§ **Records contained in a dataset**
====================

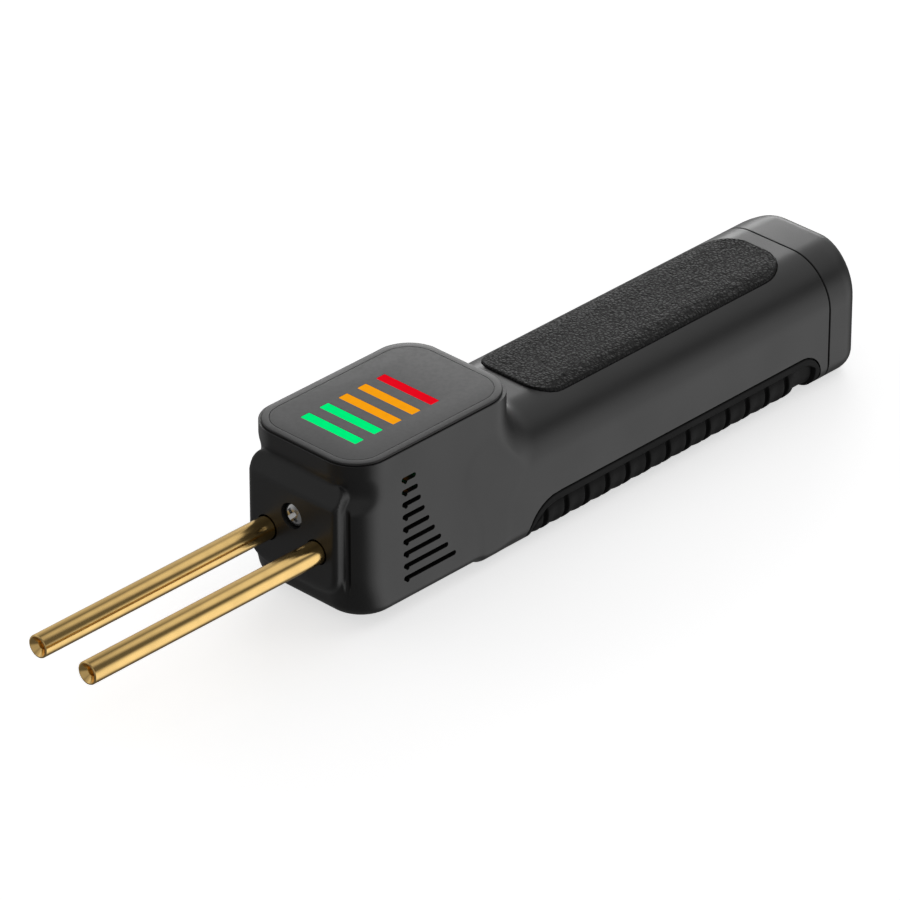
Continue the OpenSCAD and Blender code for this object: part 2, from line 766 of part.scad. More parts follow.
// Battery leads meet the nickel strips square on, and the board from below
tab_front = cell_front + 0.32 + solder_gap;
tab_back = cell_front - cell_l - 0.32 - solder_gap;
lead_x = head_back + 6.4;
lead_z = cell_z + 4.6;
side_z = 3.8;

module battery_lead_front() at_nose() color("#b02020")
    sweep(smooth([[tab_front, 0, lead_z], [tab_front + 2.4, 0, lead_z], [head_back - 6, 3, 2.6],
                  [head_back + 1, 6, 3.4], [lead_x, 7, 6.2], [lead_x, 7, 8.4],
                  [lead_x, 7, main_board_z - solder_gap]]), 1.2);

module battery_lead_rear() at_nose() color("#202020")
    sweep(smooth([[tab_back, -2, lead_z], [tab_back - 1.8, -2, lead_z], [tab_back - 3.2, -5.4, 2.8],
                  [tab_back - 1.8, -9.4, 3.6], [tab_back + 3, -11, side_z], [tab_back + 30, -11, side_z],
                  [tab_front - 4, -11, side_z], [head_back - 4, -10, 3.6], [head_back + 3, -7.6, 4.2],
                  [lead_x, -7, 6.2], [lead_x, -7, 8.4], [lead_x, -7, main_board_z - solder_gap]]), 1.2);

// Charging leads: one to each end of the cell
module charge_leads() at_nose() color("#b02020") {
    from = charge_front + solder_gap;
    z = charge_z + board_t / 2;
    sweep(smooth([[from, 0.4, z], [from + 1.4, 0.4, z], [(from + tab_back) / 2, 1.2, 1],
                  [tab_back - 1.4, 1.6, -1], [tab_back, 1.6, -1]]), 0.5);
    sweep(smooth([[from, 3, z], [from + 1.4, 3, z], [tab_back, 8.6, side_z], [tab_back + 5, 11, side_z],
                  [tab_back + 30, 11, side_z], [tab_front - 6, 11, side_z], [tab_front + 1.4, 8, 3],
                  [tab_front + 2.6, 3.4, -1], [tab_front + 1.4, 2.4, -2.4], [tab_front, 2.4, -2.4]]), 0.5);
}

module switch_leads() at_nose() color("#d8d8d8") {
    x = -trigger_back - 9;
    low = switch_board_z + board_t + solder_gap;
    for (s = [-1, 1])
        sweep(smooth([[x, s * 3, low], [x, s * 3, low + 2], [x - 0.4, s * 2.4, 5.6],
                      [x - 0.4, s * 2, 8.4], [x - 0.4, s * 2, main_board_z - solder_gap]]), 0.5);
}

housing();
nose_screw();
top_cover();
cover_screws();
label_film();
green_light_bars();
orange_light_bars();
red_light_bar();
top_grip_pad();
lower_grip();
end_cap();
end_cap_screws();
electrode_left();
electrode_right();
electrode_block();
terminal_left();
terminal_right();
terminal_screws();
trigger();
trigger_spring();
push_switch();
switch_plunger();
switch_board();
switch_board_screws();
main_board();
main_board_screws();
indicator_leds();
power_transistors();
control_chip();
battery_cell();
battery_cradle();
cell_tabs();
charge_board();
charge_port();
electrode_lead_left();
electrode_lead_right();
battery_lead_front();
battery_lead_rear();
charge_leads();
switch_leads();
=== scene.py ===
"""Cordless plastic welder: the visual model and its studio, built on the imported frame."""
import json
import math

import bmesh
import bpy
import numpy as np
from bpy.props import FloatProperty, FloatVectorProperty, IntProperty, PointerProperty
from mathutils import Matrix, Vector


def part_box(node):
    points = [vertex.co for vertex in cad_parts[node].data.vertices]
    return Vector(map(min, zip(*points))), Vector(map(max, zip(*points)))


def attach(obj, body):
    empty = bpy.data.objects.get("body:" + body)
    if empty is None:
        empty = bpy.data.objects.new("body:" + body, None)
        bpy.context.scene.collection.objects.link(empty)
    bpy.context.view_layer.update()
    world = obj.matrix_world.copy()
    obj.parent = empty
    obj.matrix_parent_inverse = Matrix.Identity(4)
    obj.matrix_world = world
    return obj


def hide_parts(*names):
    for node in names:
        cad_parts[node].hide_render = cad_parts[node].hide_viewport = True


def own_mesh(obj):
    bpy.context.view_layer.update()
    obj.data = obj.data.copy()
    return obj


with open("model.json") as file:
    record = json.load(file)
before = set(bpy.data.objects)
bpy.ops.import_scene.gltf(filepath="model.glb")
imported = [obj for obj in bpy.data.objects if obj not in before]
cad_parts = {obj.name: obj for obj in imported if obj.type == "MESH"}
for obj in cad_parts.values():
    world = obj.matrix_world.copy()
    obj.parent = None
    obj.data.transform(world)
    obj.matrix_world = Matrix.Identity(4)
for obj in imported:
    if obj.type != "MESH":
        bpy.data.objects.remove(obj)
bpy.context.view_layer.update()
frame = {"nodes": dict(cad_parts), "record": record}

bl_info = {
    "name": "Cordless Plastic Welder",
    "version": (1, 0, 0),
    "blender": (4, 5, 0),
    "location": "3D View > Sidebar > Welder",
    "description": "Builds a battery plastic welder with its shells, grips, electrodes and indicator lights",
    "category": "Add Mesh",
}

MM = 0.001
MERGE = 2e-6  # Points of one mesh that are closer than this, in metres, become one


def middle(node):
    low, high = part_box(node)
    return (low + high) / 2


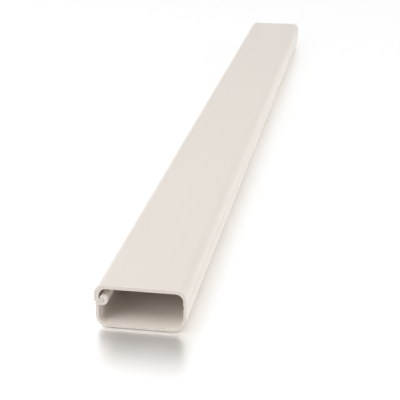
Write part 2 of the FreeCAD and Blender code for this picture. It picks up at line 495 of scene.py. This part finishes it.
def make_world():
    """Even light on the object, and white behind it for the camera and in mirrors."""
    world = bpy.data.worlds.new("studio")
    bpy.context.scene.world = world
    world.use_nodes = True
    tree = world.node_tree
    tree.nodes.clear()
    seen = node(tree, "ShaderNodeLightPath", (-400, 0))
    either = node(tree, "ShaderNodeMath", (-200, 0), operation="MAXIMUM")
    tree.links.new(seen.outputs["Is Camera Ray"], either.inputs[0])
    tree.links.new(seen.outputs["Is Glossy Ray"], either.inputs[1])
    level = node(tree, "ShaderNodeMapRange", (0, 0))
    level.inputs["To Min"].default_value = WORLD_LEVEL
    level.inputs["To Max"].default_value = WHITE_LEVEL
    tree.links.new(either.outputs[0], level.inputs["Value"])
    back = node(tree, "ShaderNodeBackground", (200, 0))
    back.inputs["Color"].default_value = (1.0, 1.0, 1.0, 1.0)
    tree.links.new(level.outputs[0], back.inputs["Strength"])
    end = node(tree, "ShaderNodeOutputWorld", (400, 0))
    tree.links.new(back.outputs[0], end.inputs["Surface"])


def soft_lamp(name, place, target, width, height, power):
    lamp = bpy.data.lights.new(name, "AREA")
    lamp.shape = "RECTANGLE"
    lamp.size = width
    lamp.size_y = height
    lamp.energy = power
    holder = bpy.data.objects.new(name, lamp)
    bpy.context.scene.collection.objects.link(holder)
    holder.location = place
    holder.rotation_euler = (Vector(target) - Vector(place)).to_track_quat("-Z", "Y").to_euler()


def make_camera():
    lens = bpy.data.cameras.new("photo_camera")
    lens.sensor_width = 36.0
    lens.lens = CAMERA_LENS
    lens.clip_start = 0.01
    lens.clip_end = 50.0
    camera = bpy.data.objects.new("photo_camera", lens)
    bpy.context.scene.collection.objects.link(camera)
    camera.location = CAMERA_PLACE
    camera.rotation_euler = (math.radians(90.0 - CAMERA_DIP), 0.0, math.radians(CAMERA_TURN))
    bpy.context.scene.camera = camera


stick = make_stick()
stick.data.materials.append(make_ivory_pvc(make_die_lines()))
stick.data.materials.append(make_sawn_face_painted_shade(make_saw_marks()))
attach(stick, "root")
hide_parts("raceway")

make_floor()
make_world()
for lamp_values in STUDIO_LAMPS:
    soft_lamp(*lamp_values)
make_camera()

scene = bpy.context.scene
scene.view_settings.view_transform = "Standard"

====================

§ **Work instructions**
Write out, exactly as they stand, the lines from the one containing "switch_plunger();" through the one containing "points = [vertex.co", both ends included.

§ **Solution to the problem**
switch_plunger();
switch_board();
switch_board_screws();
main_board();
main_board_screws();
indicator_leds();
power_transistors();
control_chip();
battery_cell();
battery_cradle();
cell_tabs();
charge_board();
charge_port();
electrode_lead_left();
electrode_lead_right();
battery_lead_front();
battery_lead_rear();
charge_leads();
switch_leads();
=== scene.py ===
"""Cordless plastic welder: the visual model and its studio, built on the imported frame."""
import json
import math

import bmesh
import bpy
import numpy as np
from bpy.props import FloatProperty, FloatVectorProperty, IntProperty, PointerProperty
from mathutils import Matrix, Vector


def part_box(node):
    points = [vertex.co for vertex in cad_parts[node].data.vertices]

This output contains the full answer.